======== Task material ========
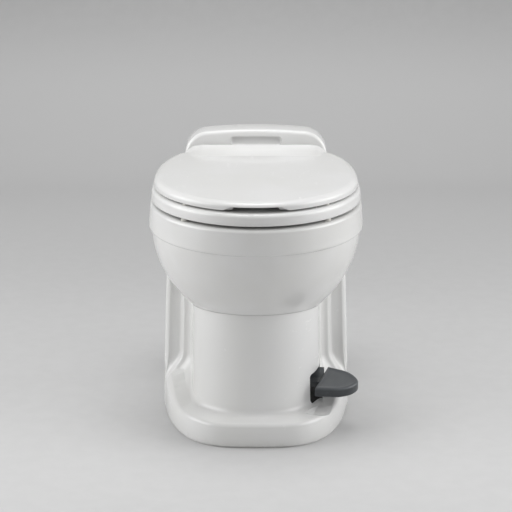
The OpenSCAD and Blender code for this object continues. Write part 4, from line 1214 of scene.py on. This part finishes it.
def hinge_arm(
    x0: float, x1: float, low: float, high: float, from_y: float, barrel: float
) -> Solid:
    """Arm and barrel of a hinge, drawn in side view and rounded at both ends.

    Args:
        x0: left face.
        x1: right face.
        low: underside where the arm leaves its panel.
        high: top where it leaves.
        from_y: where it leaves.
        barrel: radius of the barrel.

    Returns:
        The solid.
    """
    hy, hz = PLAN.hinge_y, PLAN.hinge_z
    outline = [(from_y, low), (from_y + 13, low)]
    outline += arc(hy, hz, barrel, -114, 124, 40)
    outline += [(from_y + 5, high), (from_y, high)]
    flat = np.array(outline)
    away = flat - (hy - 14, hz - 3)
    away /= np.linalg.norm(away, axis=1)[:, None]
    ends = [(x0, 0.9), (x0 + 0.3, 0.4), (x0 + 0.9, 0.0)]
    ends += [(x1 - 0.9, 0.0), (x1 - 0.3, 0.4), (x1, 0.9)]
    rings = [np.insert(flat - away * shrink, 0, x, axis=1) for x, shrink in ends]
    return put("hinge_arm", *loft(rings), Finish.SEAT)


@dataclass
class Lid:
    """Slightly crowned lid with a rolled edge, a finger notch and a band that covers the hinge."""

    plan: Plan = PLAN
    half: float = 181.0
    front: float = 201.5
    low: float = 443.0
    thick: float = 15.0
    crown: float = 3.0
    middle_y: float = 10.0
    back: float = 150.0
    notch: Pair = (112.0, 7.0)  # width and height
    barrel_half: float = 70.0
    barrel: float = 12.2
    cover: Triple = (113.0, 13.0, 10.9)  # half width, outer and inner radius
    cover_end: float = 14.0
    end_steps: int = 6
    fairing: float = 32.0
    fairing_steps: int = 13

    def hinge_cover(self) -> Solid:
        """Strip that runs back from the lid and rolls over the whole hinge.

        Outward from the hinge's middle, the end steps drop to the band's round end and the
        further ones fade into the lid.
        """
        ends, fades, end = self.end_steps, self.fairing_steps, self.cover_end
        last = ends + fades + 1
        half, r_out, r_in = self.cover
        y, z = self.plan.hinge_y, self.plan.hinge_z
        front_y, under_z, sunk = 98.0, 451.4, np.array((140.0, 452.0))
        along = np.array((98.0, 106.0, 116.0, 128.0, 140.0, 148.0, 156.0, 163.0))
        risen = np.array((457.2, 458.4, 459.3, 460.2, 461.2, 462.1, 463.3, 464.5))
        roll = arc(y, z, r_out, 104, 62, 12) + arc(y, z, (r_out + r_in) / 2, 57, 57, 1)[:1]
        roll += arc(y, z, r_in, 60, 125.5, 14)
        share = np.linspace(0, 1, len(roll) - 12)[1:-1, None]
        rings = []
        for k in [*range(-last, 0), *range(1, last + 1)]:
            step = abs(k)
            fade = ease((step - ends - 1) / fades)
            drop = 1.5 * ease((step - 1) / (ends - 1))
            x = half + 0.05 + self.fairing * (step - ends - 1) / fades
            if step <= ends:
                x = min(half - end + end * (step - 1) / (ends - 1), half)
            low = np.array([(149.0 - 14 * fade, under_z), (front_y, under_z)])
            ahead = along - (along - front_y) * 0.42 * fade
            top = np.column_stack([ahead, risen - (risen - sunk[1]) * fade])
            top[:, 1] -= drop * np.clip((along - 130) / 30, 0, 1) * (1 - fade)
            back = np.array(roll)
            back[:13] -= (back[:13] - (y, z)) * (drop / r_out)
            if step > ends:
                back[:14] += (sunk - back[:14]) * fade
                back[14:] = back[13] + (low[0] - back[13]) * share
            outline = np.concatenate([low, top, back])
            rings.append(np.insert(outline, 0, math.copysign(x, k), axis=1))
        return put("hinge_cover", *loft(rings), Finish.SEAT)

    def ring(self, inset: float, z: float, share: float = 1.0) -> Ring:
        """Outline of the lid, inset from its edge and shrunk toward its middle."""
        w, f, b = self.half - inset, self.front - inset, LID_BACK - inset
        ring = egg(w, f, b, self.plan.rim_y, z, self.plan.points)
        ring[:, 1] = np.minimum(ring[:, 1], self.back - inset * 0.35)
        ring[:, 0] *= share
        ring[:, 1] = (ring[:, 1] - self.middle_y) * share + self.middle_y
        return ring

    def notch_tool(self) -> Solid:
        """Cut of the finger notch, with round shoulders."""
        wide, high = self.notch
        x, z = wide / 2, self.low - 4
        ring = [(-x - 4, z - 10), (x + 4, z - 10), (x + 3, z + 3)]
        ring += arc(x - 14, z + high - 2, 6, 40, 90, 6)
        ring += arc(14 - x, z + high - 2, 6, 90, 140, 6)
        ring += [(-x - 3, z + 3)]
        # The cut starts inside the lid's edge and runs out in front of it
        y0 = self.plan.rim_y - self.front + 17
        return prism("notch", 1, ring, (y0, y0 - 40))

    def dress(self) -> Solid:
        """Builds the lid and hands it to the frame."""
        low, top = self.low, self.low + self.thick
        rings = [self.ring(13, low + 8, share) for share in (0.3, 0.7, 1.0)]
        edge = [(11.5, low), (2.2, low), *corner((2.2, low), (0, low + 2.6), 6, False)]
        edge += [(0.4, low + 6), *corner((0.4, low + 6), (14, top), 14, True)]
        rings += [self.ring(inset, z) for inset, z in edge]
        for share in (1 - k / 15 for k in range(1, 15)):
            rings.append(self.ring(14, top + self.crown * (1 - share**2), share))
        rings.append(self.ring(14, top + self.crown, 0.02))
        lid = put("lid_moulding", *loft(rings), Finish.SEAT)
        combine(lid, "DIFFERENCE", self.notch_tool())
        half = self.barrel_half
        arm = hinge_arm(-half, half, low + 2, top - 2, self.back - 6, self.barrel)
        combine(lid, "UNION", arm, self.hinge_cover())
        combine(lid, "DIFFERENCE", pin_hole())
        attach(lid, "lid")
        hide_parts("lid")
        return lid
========
======== Task material ========
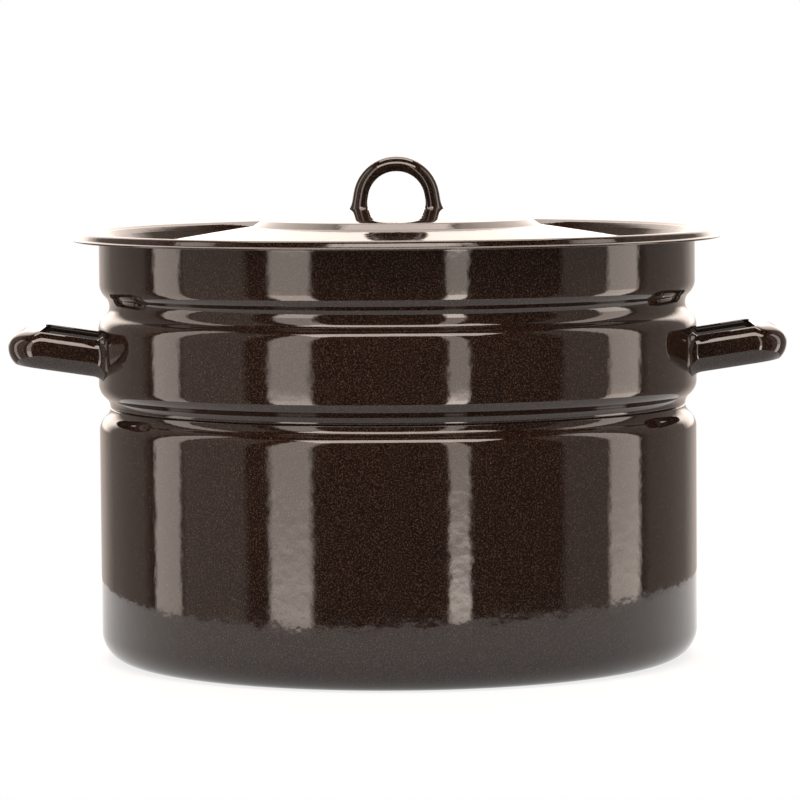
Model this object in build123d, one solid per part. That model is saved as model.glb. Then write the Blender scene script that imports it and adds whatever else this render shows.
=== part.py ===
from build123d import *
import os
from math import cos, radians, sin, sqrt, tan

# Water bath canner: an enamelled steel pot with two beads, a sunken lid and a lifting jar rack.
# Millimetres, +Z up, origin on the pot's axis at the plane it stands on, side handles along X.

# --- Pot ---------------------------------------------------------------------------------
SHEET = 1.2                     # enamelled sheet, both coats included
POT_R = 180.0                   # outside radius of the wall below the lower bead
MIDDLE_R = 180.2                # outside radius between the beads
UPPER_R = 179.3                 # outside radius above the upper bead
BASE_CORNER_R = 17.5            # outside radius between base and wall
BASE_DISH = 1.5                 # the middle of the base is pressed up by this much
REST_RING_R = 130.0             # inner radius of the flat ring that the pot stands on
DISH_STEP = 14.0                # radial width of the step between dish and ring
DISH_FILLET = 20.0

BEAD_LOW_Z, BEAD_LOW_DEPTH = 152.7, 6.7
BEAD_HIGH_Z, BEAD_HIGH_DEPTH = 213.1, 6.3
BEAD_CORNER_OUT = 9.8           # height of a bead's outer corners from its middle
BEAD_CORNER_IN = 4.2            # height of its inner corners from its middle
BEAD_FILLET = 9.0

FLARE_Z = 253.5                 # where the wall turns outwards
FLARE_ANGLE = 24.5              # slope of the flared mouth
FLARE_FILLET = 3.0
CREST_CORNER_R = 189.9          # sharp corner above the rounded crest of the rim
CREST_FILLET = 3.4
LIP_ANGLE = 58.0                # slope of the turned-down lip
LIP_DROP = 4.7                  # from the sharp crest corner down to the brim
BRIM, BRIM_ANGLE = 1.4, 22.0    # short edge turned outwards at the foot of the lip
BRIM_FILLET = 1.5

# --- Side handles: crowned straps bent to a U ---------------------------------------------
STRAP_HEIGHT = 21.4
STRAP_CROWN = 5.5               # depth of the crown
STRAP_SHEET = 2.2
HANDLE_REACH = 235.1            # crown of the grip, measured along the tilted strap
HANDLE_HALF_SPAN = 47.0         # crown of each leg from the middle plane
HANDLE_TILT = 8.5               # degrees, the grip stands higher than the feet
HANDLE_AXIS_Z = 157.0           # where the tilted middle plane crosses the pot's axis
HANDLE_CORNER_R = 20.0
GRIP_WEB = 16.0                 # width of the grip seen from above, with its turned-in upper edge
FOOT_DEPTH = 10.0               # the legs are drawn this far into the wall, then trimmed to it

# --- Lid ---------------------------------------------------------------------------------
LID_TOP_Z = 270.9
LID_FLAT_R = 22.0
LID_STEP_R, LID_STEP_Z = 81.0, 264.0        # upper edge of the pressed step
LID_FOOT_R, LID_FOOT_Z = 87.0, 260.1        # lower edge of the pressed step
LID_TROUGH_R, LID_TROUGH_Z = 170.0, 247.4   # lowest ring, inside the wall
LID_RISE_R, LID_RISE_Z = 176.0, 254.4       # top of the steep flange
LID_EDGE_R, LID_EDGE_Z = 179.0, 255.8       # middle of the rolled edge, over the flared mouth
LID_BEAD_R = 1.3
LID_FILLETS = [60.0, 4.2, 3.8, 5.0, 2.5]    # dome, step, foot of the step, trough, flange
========
======== Task material ========
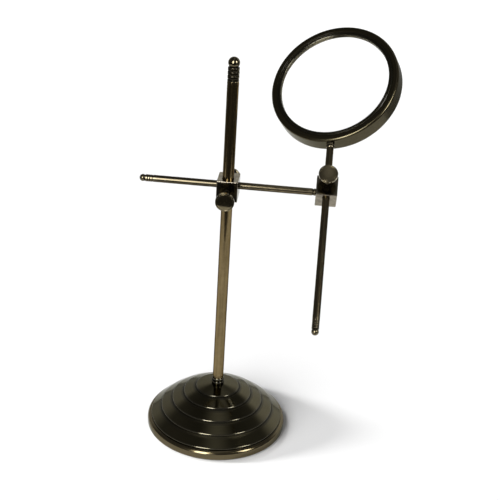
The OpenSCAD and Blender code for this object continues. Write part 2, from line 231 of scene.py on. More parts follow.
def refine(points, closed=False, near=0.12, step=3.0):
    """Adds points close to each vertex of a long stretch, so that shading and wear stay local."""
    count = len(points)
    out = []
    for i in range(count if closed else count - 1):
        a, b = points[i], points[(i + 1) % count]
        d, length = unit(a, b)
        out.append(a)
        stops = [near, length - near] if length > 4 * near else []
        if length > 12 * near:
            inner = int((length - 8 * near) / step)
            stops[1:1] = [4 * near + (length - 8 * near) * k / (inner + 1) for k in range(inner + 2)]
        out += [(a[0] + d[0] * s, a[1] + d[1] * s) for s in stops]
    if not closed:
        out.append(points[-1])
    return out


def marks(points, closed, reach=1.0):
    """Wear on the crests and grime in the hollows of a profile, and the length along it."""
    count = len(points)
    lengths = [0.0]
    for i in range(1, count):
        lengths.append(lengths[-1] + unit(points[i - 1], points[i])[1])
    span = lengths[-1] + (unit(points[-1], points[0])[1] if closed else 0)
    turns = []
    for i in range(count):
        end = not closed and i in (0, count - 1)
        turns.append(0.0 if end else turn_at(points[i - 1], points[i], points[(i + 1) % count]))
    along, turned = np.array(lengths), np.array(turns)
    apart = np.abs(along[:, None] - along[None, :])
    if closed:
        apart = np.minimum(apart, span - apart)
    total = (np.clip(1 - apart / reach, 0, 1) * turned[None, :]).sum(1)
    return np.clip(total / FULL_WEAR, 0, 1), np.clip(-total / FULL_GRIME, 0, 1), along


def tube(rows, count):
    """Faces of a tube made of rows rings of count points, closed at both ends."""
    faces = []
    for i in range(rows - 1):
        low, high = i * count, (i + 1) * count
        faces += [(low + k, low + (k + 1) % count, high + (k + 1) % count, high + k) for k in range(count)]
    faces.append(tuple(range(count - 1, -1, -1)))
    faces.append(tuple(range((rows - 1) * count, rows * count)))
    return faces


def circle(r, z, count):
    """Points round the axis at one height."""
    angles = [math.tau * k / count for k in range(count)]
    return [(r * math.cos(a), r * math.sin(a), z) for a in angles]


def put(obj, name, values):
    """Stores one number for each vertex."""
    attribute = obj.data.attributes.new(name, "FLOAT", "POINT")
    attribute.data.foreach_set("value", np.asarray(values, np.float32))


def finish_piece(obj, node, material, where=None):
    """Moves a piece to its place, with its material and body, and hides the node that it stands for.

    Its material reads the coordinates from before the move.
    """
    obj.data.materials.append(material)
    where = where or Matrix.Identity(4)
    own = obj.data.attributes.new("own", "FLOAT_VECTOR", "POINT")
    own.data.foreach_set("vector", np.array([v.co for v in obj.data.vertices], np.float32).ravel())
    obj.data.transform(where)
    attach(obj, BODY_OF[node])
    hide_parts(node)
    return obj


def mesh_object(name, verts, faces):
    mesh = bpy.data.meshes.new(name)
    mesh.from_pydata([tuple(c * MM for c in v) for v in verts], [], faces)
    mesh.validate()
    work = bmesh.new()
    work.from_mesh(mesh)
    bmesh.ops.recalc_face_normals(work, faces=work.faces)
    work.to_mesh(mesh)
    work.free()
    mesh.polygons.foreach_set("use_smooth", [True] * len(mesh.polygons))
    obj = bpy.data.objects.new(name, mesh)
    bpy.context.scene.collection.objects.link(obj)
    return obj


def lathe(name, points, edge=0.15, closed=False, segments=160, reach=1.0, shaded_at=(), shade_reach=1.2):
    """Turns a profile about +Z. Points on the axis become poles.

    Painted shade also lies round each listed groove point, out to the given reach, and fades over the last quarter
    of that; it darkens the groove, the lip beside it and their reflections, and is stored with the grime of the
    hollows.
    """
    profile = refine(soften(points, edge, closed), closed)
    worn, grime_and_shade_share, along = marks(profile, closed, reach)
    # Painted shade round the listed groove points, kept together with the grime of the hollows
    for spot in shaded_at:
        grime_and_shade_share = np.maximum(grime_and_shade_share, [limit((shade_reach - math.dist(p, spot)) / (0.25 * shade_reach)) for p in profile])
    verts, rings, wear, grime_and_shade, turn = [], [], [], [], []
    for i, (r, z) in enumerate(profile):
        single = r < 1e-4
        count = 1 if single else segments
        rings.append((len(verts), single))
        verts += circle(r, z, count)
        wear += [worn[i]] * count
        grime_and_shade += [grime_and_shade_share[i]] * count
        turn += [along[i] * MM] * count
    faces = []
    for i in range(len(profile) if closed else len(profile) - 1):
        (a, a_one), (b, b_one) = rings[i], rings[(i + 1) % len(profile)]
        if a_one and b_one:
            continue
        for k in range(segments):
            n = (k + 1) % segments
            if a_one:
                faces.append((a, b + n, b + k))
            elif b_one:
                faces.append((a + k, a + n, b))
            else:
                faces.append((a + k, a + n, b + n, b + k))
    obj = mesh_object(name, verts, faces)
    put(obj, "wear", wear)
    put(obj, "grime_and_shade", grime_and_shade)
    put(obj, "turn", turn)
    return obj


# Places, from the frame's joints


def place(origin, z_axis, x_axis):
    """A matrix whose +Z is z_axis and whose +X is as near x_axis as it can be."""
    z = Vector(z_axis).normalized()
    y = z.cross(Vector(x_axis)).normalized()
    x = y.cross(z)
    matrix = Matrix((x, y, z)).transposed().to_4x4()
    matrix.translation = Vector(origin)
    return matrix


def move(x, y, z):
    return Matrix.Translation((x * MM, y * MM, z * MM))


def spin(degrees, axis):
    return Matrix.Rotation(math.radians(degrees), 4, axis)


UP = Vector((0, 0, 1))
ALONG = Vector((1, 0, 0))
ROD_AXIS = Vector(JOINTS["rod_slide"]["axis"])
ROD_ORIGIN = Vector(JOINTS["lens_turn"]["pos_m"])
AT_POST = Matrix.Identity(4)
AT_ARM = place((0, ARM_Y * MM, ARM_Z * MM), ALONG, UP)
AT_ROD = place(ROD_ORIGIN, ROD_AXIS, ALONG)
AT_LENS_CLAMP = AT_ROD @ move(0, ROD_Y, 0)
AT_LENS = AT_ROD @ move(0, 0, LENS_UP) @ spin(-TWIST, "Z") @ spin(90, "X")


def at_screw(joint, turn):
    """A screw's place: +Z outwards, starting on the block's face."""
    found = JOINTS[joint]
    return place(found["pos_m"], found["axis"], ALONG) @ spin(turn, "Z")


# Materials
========
_Stated task_
Repeat, unchanged, every line from the one that contains "Model this object" to the one that contains "# Millimetres, +Z", including both, and no other line.

_Exercise output_
Model this object in build123d, one solid per part. That model is saved as model.glb. Then write the Blender scene script that imports it and adds whatever else this render shows.
=== part.py ===
from build123d import *
import os
from math import cos, radians, sin, sqrt, tan

# Water bath canner: an enamelled steel pot with two beads, a sunken lid and a lifting jar rack.
# Millimetres, +Z up, origin on the pot's axis at the plane it stands on, side handles along X.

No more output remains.